A caption in the Bookmark (BBC2, Saturday) on Louis de Bernieres explained that Captain Corelli's Mandolin "has captured reader's imaginations". Given that this film was made for the same reason that next month brings a themed Bridget Jones Night to BBC2 - both books have spent their entire paperback shelf-lives on the bestseller list - that misplaced apostrophe looked not just wrong but mean-spirited.

Meanwhile, on The South Bank Show (ITV, Sunday), a study of Bret Easton Ellis included an interview with a man identified as "Jay McInnerney", who looked remarkably like the novelist Jay McInerney. McInerney was once fact-checker at the New Yorker - a paid pedant. While he may have wondered why Ellis, the much younger radiographer of big-city alienation, got to be the subject of a South Bank Show first, I bet the misspelling will piss him off even more.
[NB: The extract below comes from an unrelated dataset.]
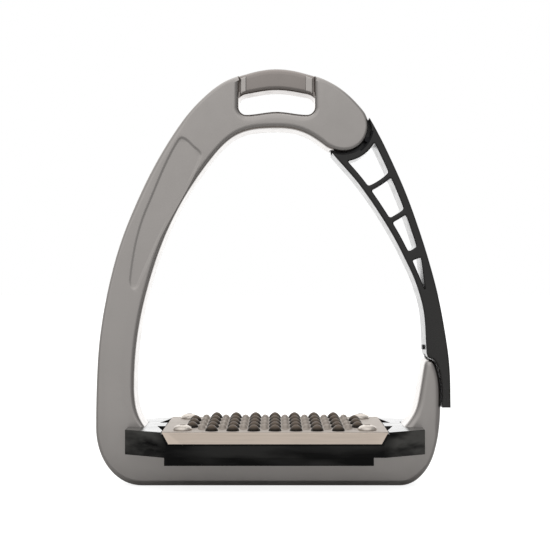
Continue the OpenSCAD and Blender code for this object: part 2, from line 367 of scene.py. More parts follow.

For all the obvious differences between de Bernieres and Ellis - and I'd say the crucial one is de Bernieres' characters enjoy sex far more than Ellis's - this pair of profiles offered proof that writers of whatever strain present the same narrow set of choices for documentary film-makers. Both films visited the haunts of the books - Cephalonia for de Bernieres, Los Angeles and New York for Ellis - and the locations had an osmotic effect on the filming style. The South Bank Show was a work of glistening dissonance, with loads of fast-forwarding, shakycam and gothic underlighting. Bookmark was a slow, cautious, lyrical ramble on the back of a donkey.

On the question of quotation, the literary film has really only two options: to read from the work or, despite constraints imposed by budget, to enact it. Ellis's depictions of life in the well-heeled hell of urban amorality are a bit of a gift in this respect. Director Gerald Fox thumbed through the novels to dig out the more, ahem, telegenic scenes. Two teenagers frantically masturbated side-by-side in bed. A middle-aged woman imagined the pool attendant lavishly frotting her breasts. There was even enough spare cash to put Rachel Weisz in a bubble bath.

The Bookmark film nosed around Cephalonia like a tourist, looking for photofits of the characters. By inviting the book's more celebrated fans to read extracts, it also took the opportunity to illustrate the breadth of de Bernieres' constituency. In one corner Jo Brand leant on the prow of a tank; in another Sister Wendy Beckett lectured to camera in her Thatcherite style. Throw in Richard Eyre to represent the clever clogs, and a taxi driver to fly the flag for the hoi polloi who liked the book but didn't have the critical lexicon to explain why. Ellis, by this unscientific reckoning, has a much more selective fan base. Roll up Will Self to explain that Less Than Zero "annuls Schiller's distinction between naive and sentimental art".

The actual interviews with the writers reversed expectation. Both appear to be single, and you'd assume de Bernieres would be the one to have an Anglo-Saxon reticence on matters of the heart, whereas it was Ellis who kept his counsel in this area, and possibly even vetoed enquiry. The film tested the strength of the umbilicus between Ellis's life and work, so that the author was mostly on the back foot denying a weakness for couture threads and brand exfoliants. But on the main charge of misogyny - the women in American Psycho are disassembled by the narrator with carpenter's tools - Ellis's defence felt incomplete.

It fell to Self, who said he usually shrinks from ad hominem judgements, to wonder whether the book's butchery points to unresolved questions of sexuality. The question itself remained unresolved until a sly coda to the film found Ellis touring nightclubs in a limo with two drunk friends, one of whom asked him if he had "ever been with a woman". Finally, it felt as if you'd been told the full story. This is probably why Ellis reportedly dislikes the film.

It wouldn't have been in Bookmark's interest to do the same, but The South Bank Show, routinely accused of trotting out hagiographies, will be relieved that it can still affront its subjects.